■ TASK INSTRUCTIONS:
Take all the material and copy it exactly.

+++ RAW DATA +++

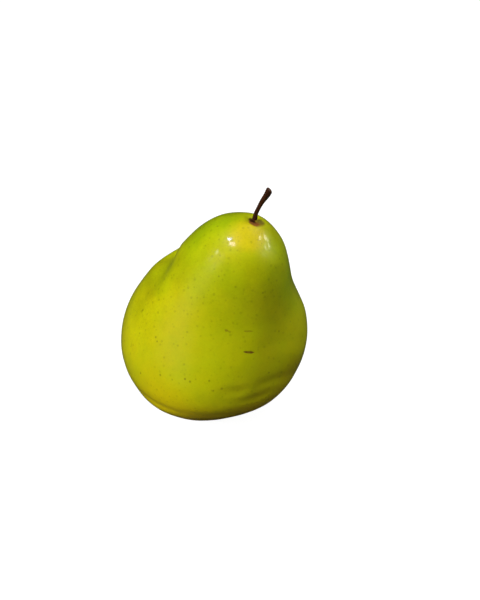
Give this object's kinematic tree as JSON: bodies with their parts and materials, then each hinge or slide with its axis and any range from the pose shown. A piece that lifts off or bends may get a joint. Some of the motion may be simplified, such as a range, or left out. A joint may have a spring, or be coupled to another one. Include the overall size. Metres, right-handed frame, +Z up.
{
  "type": "pear",
  "caption": "Fresh yellow-green pear with a leaning neck, a short woody stem and a dried calyx in its base, resting on a small flat spot.",
  "frame": {"origin": "bottom centre of the box round the whole pear, stem included; z = 0 is the flat spot that it rests on", "axes": "+Z up, towards the stem; +X to the right, the way the neck and stem lean; -Y towards the side with the two small scars"},
  "size_m": [0.079, 0.0768, 0.1028],
  "materials": {
    "skin": "smooth waxy skin, semi-gloss, with fine lenticels",
    "stem_wood": "dry bark, matt to satin",
    "dried_calyx": "dry and brittle, matt"
  },
  "bodies": {
    "root": {"pear_fruit": "skin", "pear_stem": "stem_wood", "pear_calyx": "dried_calyx"}
  },
  "joints": []
}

+++

■ FINISHED EXERCISE:
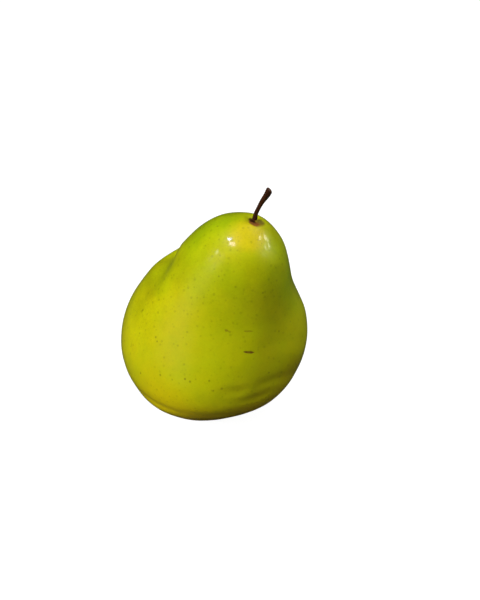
Give this object's kinematic tree as JSON: bodies with their parts and materials, then each hinge or slide with its axis and any range from the pose shown. A piece that lifts off or bends may get a joint. Some of the motion may be simplified, such as a range, or left out. A joint may have a spring, or be coupled to another one. Include the overall size. Metres, right-handed frame, +Z up.
{
  "type": "pear",
  "caption": "Fresh yellow-green pear with a leaning neck, a short woody stem and a dried calyx in its base, resting on a small flat spot.",
  "frame": {"origin": "bottom centre of the box round the whole pear, stem included; z = 0 is the flat spot that it rests on", "axes": "+Z up, towards the stem; +X to the right, the way the neck and stem lean; -Y towards the side with the two small scars"},
  "size_m": [0.079, 0.0768, 0.1028],
  "materials": {
    "skin": "smooth waxy skin, semi-gloss, with fine lenticels",
    "stem_wood": "dry bark, matt to satin",
    "dried_calyx": "dry and brittle, matt"
  },
  "bodies": {
    "root": {"pear_fruit": "skin", "pear_stem": "stem_wood", "pear_calyx": "dried_calyx"}
  },
  "joints": []
}